Integer to byte string - Speed improvements

P

Phrogz

I'm writing code that needs to store an integer as a sequence of bytes.
Array#pack works for 1-, 2-, and 4-byte integers, but I want to be able
to support Bignums as well.

I have working code below. I'm happy with it. However, I thought I'd
pose the question to the list: how much faster can you make the below
code run?

# The natural log of 2 (for base-2 logarithms)
Math::LOG2 = Math.log( 2 )

class Integer
# Converts the integer into a string, where the value of each
character
# is a byte in the bit representation of the integer.
# Low-order bytes appear first in the string.
#
# If the number of characters is not specified, the fewest number of
# characters that can represent the integer is used.
#
#
def to_bytestring( num_chars=nil )
unless num_chars
bits_needed = Math.log( self ) / Math::LOG2
num_chars = ( bits_needed / 8.0 ).ceil
end
if pack_code = { 1=>'C', 2=>'S', 4=>'L' }[ num_chars ]
[ self ].pack( pack_code )
else
(0...(num_chars)).map{ |i|
(( self >> i*8 ) & 0xFF ).chr
}.join
end
end

# Creates an integer from a byte string.
# See Integer#to_bytestring for more information.
def self.from_bytestring( str )
val = 0
index = 0
str.each_byte{ |b|
val += b << 8 * index
index += 1
}
val
end

end

[
0x48,
0x6948,
0x646c726f57206f6c6c6548,
0x217962755220666f207463657073612074656577732061207369206d756e676942
].each{ |i| puts i, i.to_bytestring, '' }

#=> 72
#=> H

#=> 26952
#=> Hi

#=> 121404708493354166158910792
#=> Hello World
#=>
3876042760240808297111079005855559646422331404814505579794973210389374306838850
#=> Bignum is a sweet aspect of Ruby!
 
P

Phrogz

I forgot to add - I'd also be interested in seeing a golf tournament on
the two methods. Of course whitespace and variable names could be
changed, but I'm interested in more terse, alternative methods of
calculating the same information.
 
N

Noah Easterly

So, a couple bugs:
# Low-order bytes appear first in the string. Not necessarily
if pack_code = { 1=>'C', 2=>'S', 4=>'L' }[ num_chars ]
in Array.pack, 'S', and 'L', use system-endian order.
To use little endian order use 'v' and 'V', respectively.
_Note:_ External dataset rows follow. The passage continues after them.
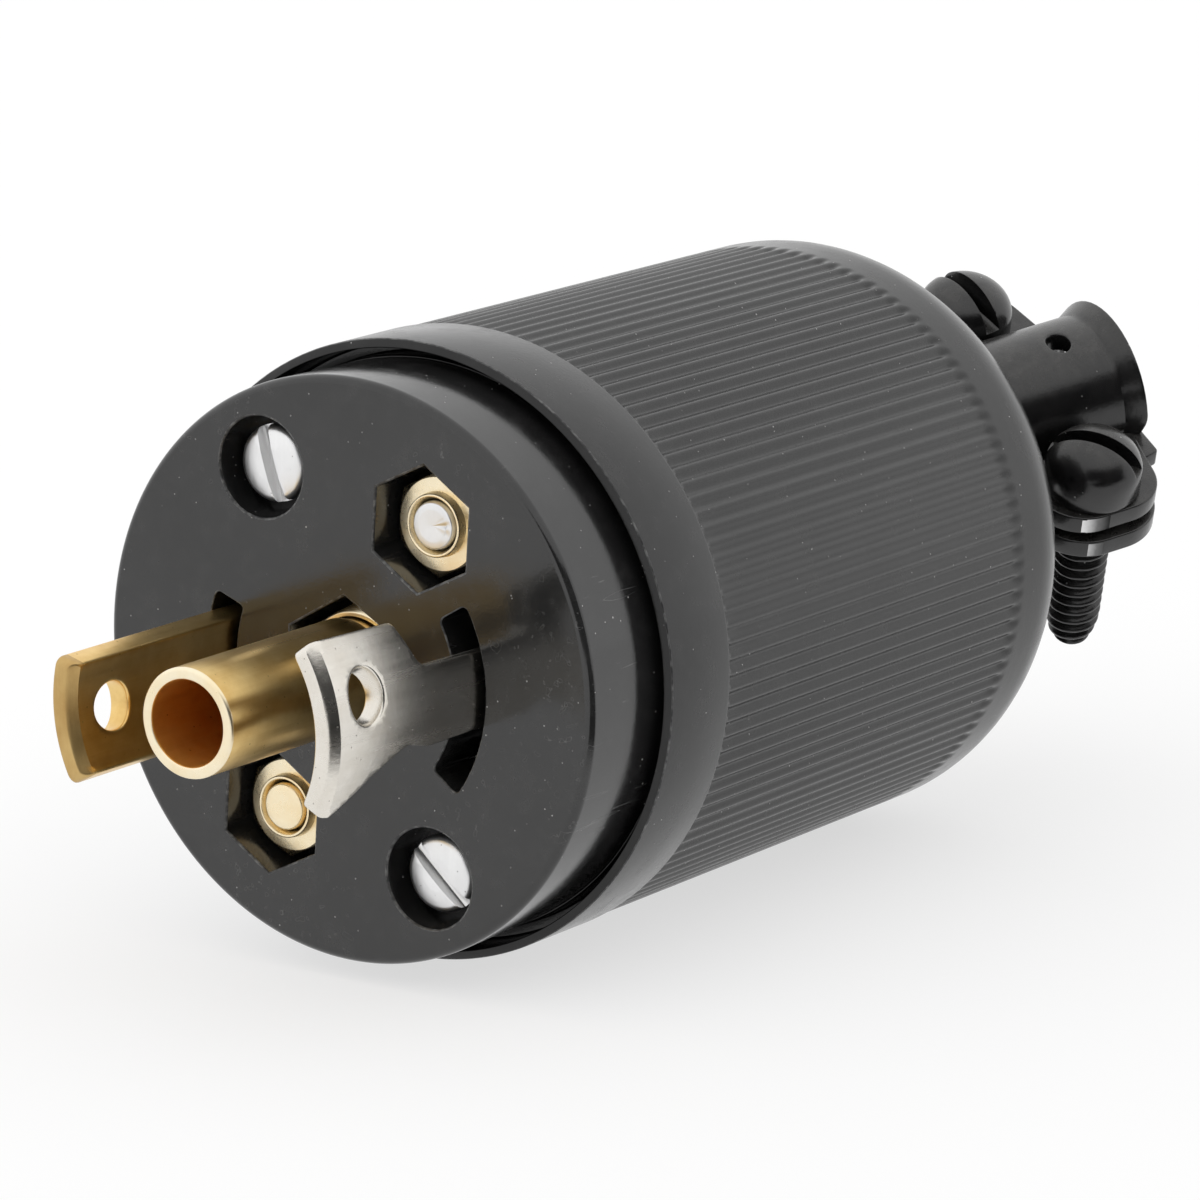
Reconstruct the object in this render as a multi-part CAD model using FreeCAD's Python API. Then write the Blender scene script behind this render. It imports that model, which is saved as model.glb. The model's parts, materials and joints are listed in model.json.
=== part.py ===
import FreeCAD, Part
import math
import os

# Locking plug, two poles and earth, with a loose two-piece cord clamp.
# Millimetres. The plug lies along +Y: the contact face is the plane y = 0,
# the contacts point to -Y and the cord leaves to +Y. +Z is up.
# Angles round the plug are in degrees from +X towards +Z.

# Housing
body_diameter = 37.0
body_front = 6.2
front_face_rise = 0.2
front_lip_width = 0.55
counterbore_depth = 1.6
band_end = 12.4
flute_step = 0.1
flute_count = 122
flute_end = 45.4
flute_width = 0.72
flute_floor_width = 0.3
flute_end_slope = 0.5
flute_depth = 0.30
shoulder_start = 47.4
shoulder_radius = 6.0
rear_face_rise = 1.0
housing_wall = 2.7
rear_wall = 2.6
cavity_corner = 1.8
cord_hole_radius = 9.8
cord_hole_rounding = 0.9

# Contact carrier
carrier_gap = 0.2
carrier_step = 1.15
carrier_rim_rounding = 0.5
carrier_rim_thickness = 7.6
carrier_rim_draft = 0.15
carrier_thickness = 10.0
barrier_angle = 79.5
barrier_height = 7.0
barrier_thickness = 1.2
barrier_inner_radius = 6.5
barrier_outer_radius = 13.8

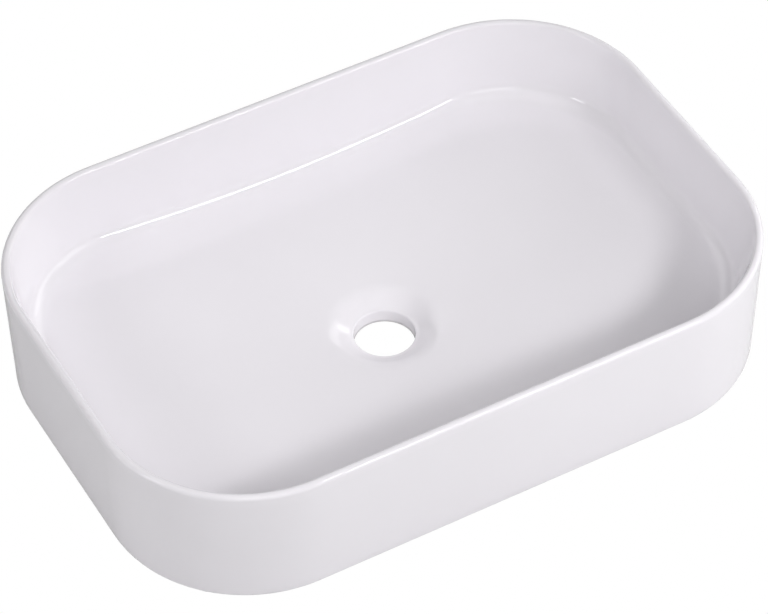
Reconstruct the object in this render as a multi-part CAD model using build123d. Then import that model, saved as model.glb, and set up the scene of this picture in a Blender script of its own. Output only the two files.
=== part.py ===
from build123d import *
import math
import os

# Countertop basin, millimetres, +Z up.
# The origin is the middle of the footprint, on the worktop that the basin stands on.
# X runs along the long side and -Y is the front.

# Outside of the ceramic body
body_length = 510.0        # along X, over the rim
body_width = 352.0         # along Y, over the rim
body_height = 103.5        # from the foot to the top of the rim
corner_radius = 108.0      # outside corner, at the rim
outer_draft = 2.4          # how far each side comes in from the rim to the foot
foot_edge_radius = 2.5     # rounding where the outside wall meets the foot

# Wall and rim
rim_width = 6.1            # wall thickness at the rim
rim_flat = 0.1             # flat left on top, between the two rim roundings

# Bowl
bowl_draft_angle = 7.3     # degrees that the inside of the wall leans from the upright
bowl_low_radius = 107.5    # corner radius of the bowl at the height of the dish
bowl_foot_radius = 8.0     # rounding between wall and floor
floor_angle = 6.8          # degrees that the floor falls towards the dish, from all round

# Dish and drain hole
dish_radius = 38.0         # where floor and dish would meet
dish_depth = 7.5           # from the edge of the dish to the top of the hole
dish_edge_radius = 28.0    # rounding over the edge of the dish
drain_radius = 22.5        # standard waste hole
drain_land = 11.5          # thickness of the ceramic round the hole
drain_edge_radius = 1.6    # rounding at the top of the hole
drain_edge_flat = 0.4      # level ring between that rounding and the dish

# Underside
foot_width = 16.0          # width of the foot that the basin stands on
floor_thickness = 10.0     # ceramic under the bowl floor
recess_draft_angle = 5.0   # degrees that the inside of the foot leans from the upright
recess_edge_radius = 1.5   # rounding inside the foot and round the boss
boss_radius = 40.0         # flat face under the drain, where the waste nut bears
boss_draft = 6.0           # how far the boss widens from that face to the ceiling
boss_lift = 0.5            # how far the boss stays above the foot

# Anti-slip pads under the foot
pad_radius = 6.0
pad_thickness = 1.5
pad_edge_radius = 0.5

# Heights above the worktop
foot_z = pad_thickness
rim_z = foot_z + body_height
boss_z = foot_z + boss_lift
drain_top_z = boss_z + drain_land
dish_edge_z = drain_top_z + dish_depth

# Slopes
bowl_lean = math.tan(math.radians(bowl_draft_angle))
recess_lean = math.tan(math.radians(recess_draft_angle))
floor_slope = math.tan(math.radians(floor_angle))

# Insets from the outline of the rim
bowl_low_inset = rim_width + bowl_lean * (rim_z - dish_edge_z)
recess_inset = outer_draft + foot_width
recess_high_inset = recess_inset + recess_lean * body_height

# A radius that reaches past every corner of the body
outside_reach = (body_length + body_width) / 2


def outline(inset, z, radius=None):
    """Rounded rectangle at height z, drawn in by inset from the outline of the rim."""
    length = body_length - 2 * inset
    width = body_width - 2 * inset
    return Plane.XY.offset(z) * RectangleRounded(length, width, radius or corner_radius - inset)


def turned(points):
    """Solid of revolution about Z, from a section given as (radius, height) points."""
    section = Plane.XZ * Polygon(*points, align=None)
    return revolve(section, Axis.Z)


def inset_of(point):
    """How far a point lies inside the outline of the rim, seen from above."""
    past_x = abs(point.X) - body_length / 2 + corner_radius
    past_y = abs(point.Y) - body_width / 2 + corner_radius
    corner = math.hypot(max(past_x, 0), max(past_y, 0))
    return corner_radius - corner - min(max(past_x, past_y), 0)


def level_edges(solid, z):
    """Edges of the solid that lie level at height z."""
    found = []
    for edge in solid.edges():
        box = edge.bounding_box()
        if abs(box.min.Z - z) < 0.01 and abs(box.max.Z - z) < 0.01:
            found.append(edge)
    return found


def edges_at_inset(solid, inset, z):
    """Level edges that follow the outline of the rim, drawn in by inset."""
    return [edge for edge in level_edges(solid, z) if abs(inset_of(edge.position_at(0.5)) - inset) < 0.1]


def edges_at_radius(solid, radius, z):
    """Level edges that lie at a radius from the Z axis."""
    found = []
    for edge in level_edges(solid, z):
        middle = edge.position_at(0.5)
        if abs(math.hypot(middle.X, middle.Y) - radius) < 0.2:
            found.append(edge)
    return found


def floor_wall_edges(bowl):
    """Edges where the walls of the bowl meet its floor, which rises towards the corners."""
    found = []
    for edge in bowl.edges():
        ends = [edge.position_at(0), edge.position_at(1)]
        nearest = min(math.hypot(end.X, end.Y) for end in ends)
        if nearest > dish_radius + 1 and edge.bounding_box().max.Z < rim_z - 1:
            found.append(edge)
    return found


def make_shell():
    """The outside of the body, solid through."""
    shell = loft([outline(outer_draft, foot_z), outline(0, rim_z)], ruled=True)
    return fillet(edges_at_inset(shell, outer_draft, foot_z), foot_edge_radius)


def floor_height(radius):
    """Height of the bowl's floor at a radius from the drain's axis, outside the dish."""
    return dish_edge_z + floor_slope * (radius - dish_radius)


def make_bowl():
    """The space inside the bowl: walls, falling floor and dish, down to the top of the drain hole."""
    dish_foot_radius = drain_radius + drain_edge_radius + drain_edge_flat
    walls = loft([outline(bowl_low_inset, dish_edge_z, bowl_low_radius), outline(rim_width, rim_z)],
                 ruled=True)
    above_floor = turned([(0, dish_edge_z), (dish_radius, dish_edge_z),
                          (outside_reach, floor_height(outside_reach)),
                          (outside_reach, 2 * rim_z), (0, 2 * rim_z)])
    dish = turned([(0, drain_top_z), (dish_foot_radius, drain_top_z), (dish_radius, dish_edge_z),
                   (0, dish_edge_z)])
    bowl = walls & above_floor
    bowl = fillet(floor_wall_edges(bowl), bowl_foot_radius)
    bowl = bowl + dish
    return fillet(edges_at_radius(bowl, dish_radius, dish_edge_z), dish_edge_radius)


def make_recess():
    """The space under the bowl, inside the foot, with the floor's belly and the boss left standing."""
    boss_top_radius = boss_radius + boss_draft
    space = loft([outline(recess_inset, foot_z), outline(recess_high_inset, rim_z)], ruled=True)
    belly = turned([(0, floor_height(0) - floor_thickness),
                    (outside_reach, floor_height(outside_reach) - floor_thickness),
                    (outside_reach, 2 * rim_z), (0, 2 * rim_z)])
    boss_top_z = floor_height(boss_top_radius) - floor_thickness
    boss = turned([(0, boss_z), (boss_radius, boss_z), (boss_top_radius, boss_top_z), (0, boss_top_z)])
    return space - belly - boss


def pad_places():
    """Name and middle of each anti-slip pad, in the corners of the foot."""
    reach = corner_radius - outer_draft - foot_width / 2
    x = body_length / 2 - corner_radius + reach * math.cos(math.radians(45))
    y = body_width / 2 - corner_radius + reach * math.sin(math.radians(45))
    return {"foot_pad_front_left": (-x, -y), "foot_pad_front_right": (x, -y),
            "foot_pad_back_left": (-x, y), "foot_pad_back_right": (x, y)}


def disc(place, radius, bottom_z, top_z):
    """Upright cylinder between two heights."""
    base = Plane.XY.offset(bottom_z) * Pos(*place) * Circle(radius)
    return extrude(base, top_z - bottom_z)


def make_basin_body():
    """The one ceramic casting."""
    body = make_shell() - make_bowl() - make_recess()
    body = body - disc((0, 0), drain_radius, 0, dish_edge_z)
    rim_radius = (rim_width - rim_flat) / 2
    rim_edges = edges_at_inset(body, 0, rim_z) + edges_at_inset(body, rim_width, rim_z)
    body = fillet(rim_edges, rim_radius)
    body = fillet(edges_at_radius(body, drain_radius, drain_top_z), drain_edge_radius)
    foot_edges = edges_at_inset(body, recess_inset, foot_z) + edges_at_radius(body, boss_radius, boss_z)
    return fillet(foot_edges, recess_edge_radius)


def make_foot_pad(place):
    """Thin disc between the worktop and the foot."""
    pad = disc(place, pad_radius, 0, foot_z)
    return fillet(level_edges(pad, 0), pad_edge_radius)


parts = {"basin_body": make_basin_body()}
for pad_name, pad_place in pad_places().items():
    parts[pad_name] = make_foot_pad(pad_place)

os.makedirs("parts", exist_ok=True)
for name, part in parts.items():
    export_step(part, f"parts/{name}.step")
    print(name, len(part.solids()), round(part.volume), part.is_valid)
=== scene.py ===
import math
import bpy
import numpy as np
from mathutils import Matrix, Vector


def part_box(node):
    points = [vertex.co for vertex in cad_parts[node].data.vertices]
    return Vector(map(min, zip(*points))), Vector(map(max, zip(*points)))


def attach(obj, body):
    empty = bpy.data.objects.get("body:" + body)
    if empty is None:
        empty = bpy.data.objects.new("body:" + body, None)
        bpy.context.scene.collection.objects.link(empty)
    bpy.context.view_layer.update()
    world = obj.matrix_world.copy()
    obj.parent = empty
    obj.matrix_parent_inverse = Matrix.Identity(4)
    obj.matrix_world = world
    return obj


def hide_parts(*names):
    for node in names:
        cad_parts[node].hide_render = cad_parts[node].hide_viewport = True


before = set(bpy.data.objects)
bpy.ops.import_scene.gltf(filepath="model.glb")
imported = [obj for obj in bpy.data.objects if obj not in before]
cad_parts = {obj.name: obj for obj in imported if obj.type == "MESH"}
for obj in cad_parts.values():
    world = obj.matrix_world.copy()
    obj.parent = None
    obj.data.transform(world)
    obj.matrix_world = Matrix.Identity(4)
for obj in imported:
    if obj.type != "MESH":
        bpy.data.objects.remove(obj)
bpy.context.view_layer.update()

# Countertop basin, metres, +Z up, -Y is the front.

# Outside of the ceramic body, with its foot and rim at the frame's heights
BODY_LOW, BODY_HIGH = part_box("basin_body")
BODY_LENGTH = 0.510
BODY_WIDTH = 0.352
FOOT_Z = BODY_LOW.z
RIM_Z = BODY_HIGH.z
CORNER_RADIUS = 0.108
OUTER_DRAFT = 0.0024
FOOT_EDGE_RADIUS = 0.0025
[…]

Personally, I think it's cleaner to just leave out the clause
altogether.
[...]
unless num_chars
bits_needed = Math.log( self ) / Math::LOG2
num_chars = ( bits_needed / 8.0 ).ceil
end
You're ignoring a bunch of edge cases here.
0 and 1, for example.

For 0, Math.log(0) == -Infinity, which will throw an error when 'ceil'
is called.
For 1, Math.log(1) == 0, so num_chars == 0, which isn't quite right
either.

You'll run into the same issue at other powers of 256, as well.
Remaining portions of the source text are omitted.